- U.S. theatrical release poster
- Directed by: Kenichiro Akimoto
- Screenplay by: Yūichirō Kido
- Based on: All You Need Is Kill by Hiroshi Sakurazaka
- Produced by: Eiko Tanaka
- Starring: Ai Mikami; Natsuki Hanae; Kana Hanazawa; Hiccorohee [ja]; Mō Chūgakusei [ja];
- Music by: Yasuhiro Maeda
- Production companies: Studio 4°C; Warner Bros. Japan;
- Distributed by: Warner Bros. Pictures
- Release dates: June 9, 2025 (2025 Annecy International Animation Film Festival); January 9, 2026 (Japan);
- Running time: 82 minutes
- Country: Japan
- Language: Japanese
- Box office: US$741,618

= All You Need Is Kill (film) =

2025 animated film

All You Need Is Kill is a 2025 Japanese animated action science fiction film based on the 2004 novel by Hiroshi Sakurazaka. Produced by Warner Bros. Japan and animated by Studio 4°C, it is directed by Kenichiro Akimoto in his feature directorial debut. It is the second film adaptation of the novel, following the American live-action production Edge of Tomorrow.

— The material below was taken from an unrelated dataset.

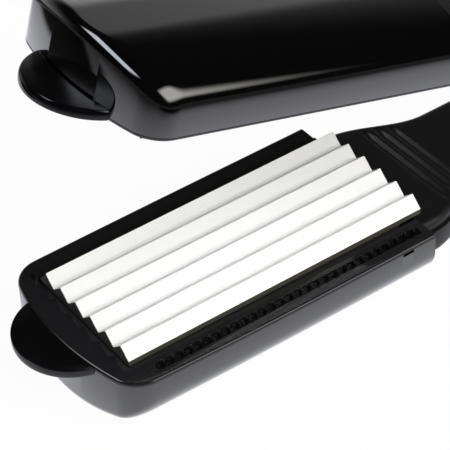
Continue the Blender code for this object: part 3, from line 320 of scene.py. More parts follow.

The film premiered on June 9, 2025, during the Annecy International Animation Film Festival, and opened in Japanese theaters on January 9, 2026. It was released in North American theaters by GKIDS on January 16, 2026.

==Plot==
Rita Vrataski is a young soldier in the United Defense Force (UDF), a military unit sent to approach and study Darol; an enormous extraterrestrial plant that landed on Earth one year prior and been dormant since. On the aliens' one-year anniversary on earth, Darol suddenly sprouts monstrous vegetation which attacks the UDF soldiers. Rita is killed, but awakens again that morning, finding herself trapped in a time loop.

After being killed twice more by the alien vegetation, Rita attempts to escape the time loop both by deserting the UDF and committing suicide by drowning, to no avail. She resolves to fight Darol, despite feeling isolated because no one else is experiencing the time loop's effects, and no one believes her when she tries to tell them. Through numerous loops, Rita improves her combat aptitude against the aliens, but twice experiences a reset of the loop despite not having died.

She soon discovers Keiji Kiriya, another UDF soldier, who is also experiencing the time loop and has been secretly watching her efforts to break free. The two surmise that they are both stuck in the loop, and that it resets if either of them dies, because they were both present when a specific class of the aliens with the ability to manipulate time was killed before Rita died. They assume that if they kill that same alien once more, the time loop may break.

Rita and Keiji eventually succeed in killing the alien again, but find that the time loop simply resets as normal with no apparent changes. As a last resort, they make contact with Shasta Ray, a UDF scientist, who tells them that Darol is seeking to wipe out the human race and is assimilating both of them into itself through the time loop. It is surmised that they will have only one or two more chances to break from the loop before they are completely assimilated.

Rita and Keiji climb Darol to strike its core and defeat it. Keiji realizes that he is being subsumed into Darol first and fights with Rita, insisting that he must be sacrificed in order to defeat it. Rita refuses, as she wishes for both of them to survive. Ultimately, she kills Darol, causing the loop to break and return to the previous morning, where Darol is found to have died, with no one except Rita remembering the cause of its death.

Rita assumes that Keiji died when he was assimilated into Darol, and is at first distraught. However, Keiji is revealed to have survived, although he does not remember the time loop or his experiences with Rita. Rita tearfully reunites with Keiji.

==Voice cast==

| Character | Voice actor |  |
| Japanese | English |
| Rita Vrataski | Ai Mikami | Stephanie Sheh |
| Keiji Kiriya | Natsuki Hanae | Jadon Muniz |
| Shasta Raylle Carter | Kana Hanazawa | Lisa Kay Jennings |
| Rachel Kisaragi | Hiccorohee [ja] | Cherami Leigh |
| Yonabaru Jin | Mō Chūgakusei [ja] | Jonny Cruz |

==Reception==
 Metacritic, which uses a weighted average, assigned the film a score of 64 out of 100, based on 12 critics, indicating "generally favorable" reviews.